**PROBLEM DETAILS**
Repeat exactly the lines between and including those that contain "The Blender code" and "return points, outward". Output no other line.

**Rows from a dataset**
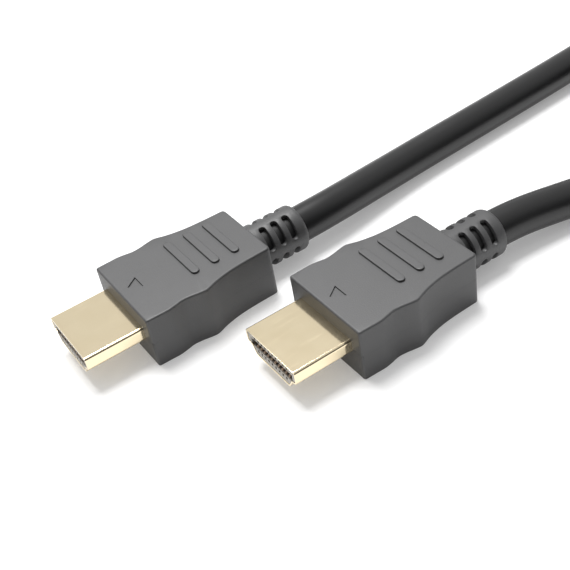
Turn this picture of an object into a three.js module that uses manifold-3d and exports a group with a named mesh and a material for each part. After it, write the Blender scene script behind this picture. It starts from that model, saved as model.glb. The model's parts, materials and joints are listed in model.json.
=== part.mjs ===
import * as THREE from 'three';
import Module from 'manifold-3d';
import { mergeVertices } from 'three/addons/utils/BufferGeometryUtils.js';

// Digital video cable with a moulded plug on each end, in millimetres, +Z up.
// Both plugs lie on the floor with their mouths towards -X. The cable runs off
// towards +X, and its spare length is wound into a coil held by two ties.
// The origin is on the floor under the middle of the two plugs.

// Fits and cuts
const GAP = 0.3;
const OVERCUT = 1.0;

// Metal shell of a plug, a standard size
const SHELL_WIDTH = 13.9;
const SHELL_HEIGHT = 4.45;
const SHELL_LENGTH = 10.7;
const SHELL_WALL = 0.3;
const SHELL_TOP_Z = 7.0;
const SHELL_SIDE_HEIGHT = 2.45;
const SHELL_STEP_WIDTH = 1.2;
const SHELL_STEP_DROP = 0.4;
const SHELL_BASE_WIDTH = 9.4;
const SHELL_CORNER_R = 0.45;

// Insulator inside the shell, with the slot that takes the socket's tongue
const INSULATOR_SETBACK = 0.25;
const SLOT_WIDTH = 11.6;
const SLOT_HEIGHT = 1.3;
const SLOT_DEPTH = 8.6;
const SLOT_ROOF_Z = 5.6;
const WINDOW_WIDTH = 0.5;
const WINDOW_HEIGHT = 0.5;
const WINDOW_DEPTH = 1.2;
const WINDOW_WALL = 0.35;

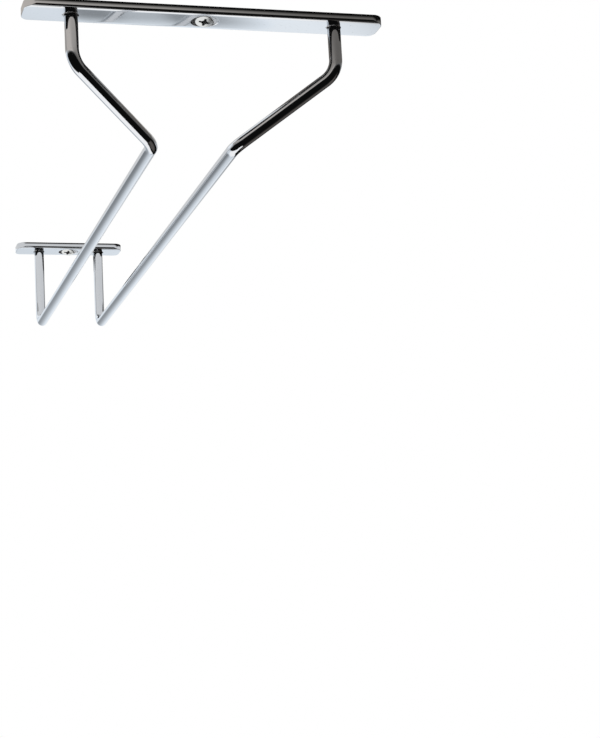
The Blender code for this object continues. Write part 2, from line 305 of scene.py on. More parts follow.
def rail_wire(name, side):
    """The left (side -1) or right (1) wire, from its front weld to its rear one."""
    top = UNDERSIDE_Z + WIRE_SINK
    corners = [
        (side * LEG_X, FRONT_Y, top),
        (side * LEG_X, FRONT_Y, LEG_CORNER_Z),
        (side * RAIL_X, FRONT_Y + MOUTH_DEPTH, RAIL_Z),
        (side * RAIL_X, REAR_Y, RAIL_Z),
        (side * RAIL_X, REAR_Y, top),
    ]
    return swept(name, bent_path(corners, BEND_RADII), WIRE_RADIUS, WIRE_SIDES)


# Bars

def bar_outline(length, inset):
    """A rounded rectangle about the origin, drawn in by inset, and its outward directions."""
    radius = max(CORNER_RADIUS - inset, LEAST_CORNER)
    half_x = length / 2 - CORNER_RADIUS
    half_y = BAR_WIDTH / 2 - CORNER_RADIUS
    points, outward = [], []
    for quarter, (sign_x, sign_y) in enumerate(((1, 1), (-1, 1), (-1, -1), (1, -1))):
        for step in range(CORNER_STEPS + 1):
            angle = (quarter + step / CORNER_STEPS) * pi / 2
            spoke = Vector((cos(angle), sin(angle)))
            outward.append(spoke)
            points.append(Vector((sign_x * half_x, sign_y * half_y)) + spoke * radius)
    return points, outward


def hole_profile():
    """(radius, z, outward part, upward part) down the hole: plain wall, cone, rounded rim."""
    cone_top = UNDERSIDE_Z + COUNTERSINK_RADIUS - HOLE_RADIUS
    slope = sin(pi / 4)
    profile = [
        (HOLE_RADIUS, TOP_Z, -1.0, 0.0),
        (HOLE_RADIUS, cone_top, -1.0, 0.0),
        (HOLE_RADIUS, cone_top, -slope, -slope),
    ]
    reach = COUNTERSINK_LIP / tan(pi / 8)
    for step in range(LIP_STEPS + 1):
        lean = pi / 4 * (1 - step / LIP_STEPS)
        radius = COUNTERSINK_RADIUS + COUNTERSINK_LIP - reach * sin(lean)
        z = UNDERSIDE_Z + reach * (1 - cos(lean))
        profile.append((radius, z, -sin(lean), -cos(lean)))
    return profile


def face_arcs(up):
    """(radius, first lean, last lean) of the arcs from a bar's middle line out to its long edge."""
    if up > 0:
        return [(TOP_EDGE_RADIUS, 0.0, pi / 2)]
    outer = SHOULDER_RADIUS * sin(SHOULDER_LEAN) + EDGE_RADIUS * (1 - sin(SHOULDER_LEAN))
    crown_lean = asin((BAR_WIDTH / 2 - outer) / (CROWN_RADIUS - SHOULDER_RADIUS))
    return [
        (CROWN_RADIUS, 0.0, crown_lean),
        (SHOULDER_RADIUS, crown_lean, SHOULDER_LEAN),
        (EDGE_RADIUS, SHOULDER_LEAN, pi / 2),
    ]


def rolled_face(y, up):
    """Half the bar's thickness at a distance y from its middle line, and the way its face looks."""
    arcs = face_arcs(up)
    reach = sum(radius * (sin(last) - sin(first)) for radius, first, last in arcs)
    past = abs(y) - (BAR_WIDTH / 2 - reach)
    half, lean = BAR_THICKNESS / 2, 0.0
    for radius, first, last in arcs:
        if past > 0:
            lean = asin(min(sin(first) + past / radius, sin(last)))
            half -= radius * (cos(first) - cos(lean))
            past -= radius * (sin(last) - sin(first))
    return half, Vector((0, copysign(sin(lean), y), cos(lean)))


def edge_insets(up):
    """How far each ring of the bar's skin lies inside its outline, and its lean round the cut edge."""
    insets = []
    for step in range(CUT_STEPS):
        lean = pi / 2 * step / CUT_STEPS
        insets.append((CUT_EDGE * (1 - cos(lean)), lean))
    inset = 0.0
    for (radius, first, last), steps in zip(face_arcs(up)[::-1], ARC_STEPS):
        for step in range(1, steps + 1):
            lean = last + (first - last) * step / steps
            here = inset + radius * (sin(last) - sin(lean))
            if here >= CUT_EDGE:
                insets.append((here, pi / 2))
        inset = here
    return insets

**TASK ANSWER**
The Blender code for this object continues. Write part 2, from line 305 of scene.py on. More parts follow.
def rail_wire(name, side):
    """The left (side -1) or right (1) wire, from its front weld to its rear one."""
    top = UNDERSIDE_Z + WIRE_SINK
    corners = [
        (side * LEG_X, FRONT_Y, top),
        (side * LEG_X, FRONT_Y, LEG_CORNER_Z),
        (side * RAIL_X, FRONT_Y + MOUTH_DEPTH, RAIL_Z),
        (side * RAIL_X, REAR_Y, RAIL_Z),
        (side * RAIL_X, REAR_Y, top),
    ]
    return swept(name, bent_path(corners, BEND_RADII), WIRE_RADIUS, WIRE_SIDES)


# Bars

def bar_outline(length, inset):
    """A rounded rectangle about the origin, drawn in by inset, and its outward directions."""
    radius = max(CORNER_RADIUS - inset, LEAST_CORNER)
    half_x = length / 2 - CORNER_RADIUS
    half_y = BAR_WIDTH / 2 - CORNER_RADIUS
    points, outward = [], []
    for quarter, (sign_x, sign_y) in enumerate(((1, 1), (-1, 1), (-1, -1), (1, -1))):
        for step in range(CORNER_STEPS + 1):
            angle = (quarter + step / CORNER_STEPS) * pi / 2
            spoke = Vector((cos(angle), sin(angle)))
            outward.append(spoke)
            points.append(Vector((sign_x * half_x, sign_y * half_y)) + spoke * radius)
    return points, outward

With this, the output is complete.